Thursday, November 18, 2010

How efective are children's cough medications?

Upper respiratory infectious are the most common condition in the world and for decades over the counter (OTC) medications have been produced and sold for the relief of the associated symptoms. Because these medications are OTC the FDA has not exercised strict control although in 2007 the FDA did recommend that they not be used for children under six. When we look at the evidence a consistent message emerges relative to the effectiveness of OTC medications for adult and children’s coughs. That message is that they are not effective and could potentially cause harm. There are, however, other more natural approaches that appear to be somewhat effective in relieving the associated symptoms of upper respiratory infections.

A clinical trial comparing honey, dextromethorphan and no treatment found that “…parents rated honey most favorably for symptomatic relief of their child's nocturnal cough and sleep difficulty due to upper respiratory tract infection.” In a more recent trial (November 2010) simple vapor rub, petrolatum and no treatment were compared and the authors concluded that “Despite mild irritant adverse effects, VR provided symptomatic relief for children and allowed them and their parents to have a more restful night than those in the other study groups.” A Cochrane Review of the effectiveness of over the counter medications also concluded that “There is no good evidence for or against the effectiveness of OTC medicines in acute cough”. In yet another study comparing two common medications with no treatment found “Diphenhydramine and dextromethorphan are not superior to placebo in providing nocturnal symptom relief for children with cough and sleep difficulty as a result of an upper respiratory infection.
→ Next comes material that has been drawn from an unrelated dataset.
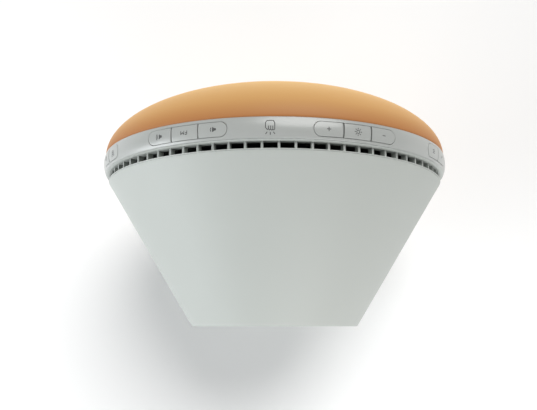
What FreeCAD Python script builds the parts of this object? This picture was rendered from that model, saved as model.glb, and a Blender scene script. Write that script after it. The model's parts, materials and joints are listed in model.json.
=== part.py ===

Furthermore, the medications given to children do not result in improved quality of sleep for their parents when compared with placebo. Each clinician should consider these findings, the potential for adverse effects, and the individual and cumulative costs of the drugs before recommending them to families.”

Millions of dollars are spent promoting cough suppressants and other medications for relief of upper respiratory infections and the profits are staggering. Some authors suggest that the use of these products are somewhat engrained in our culture and it will take years of patient education and perhaps more action by the FDA to reduce the risk to society.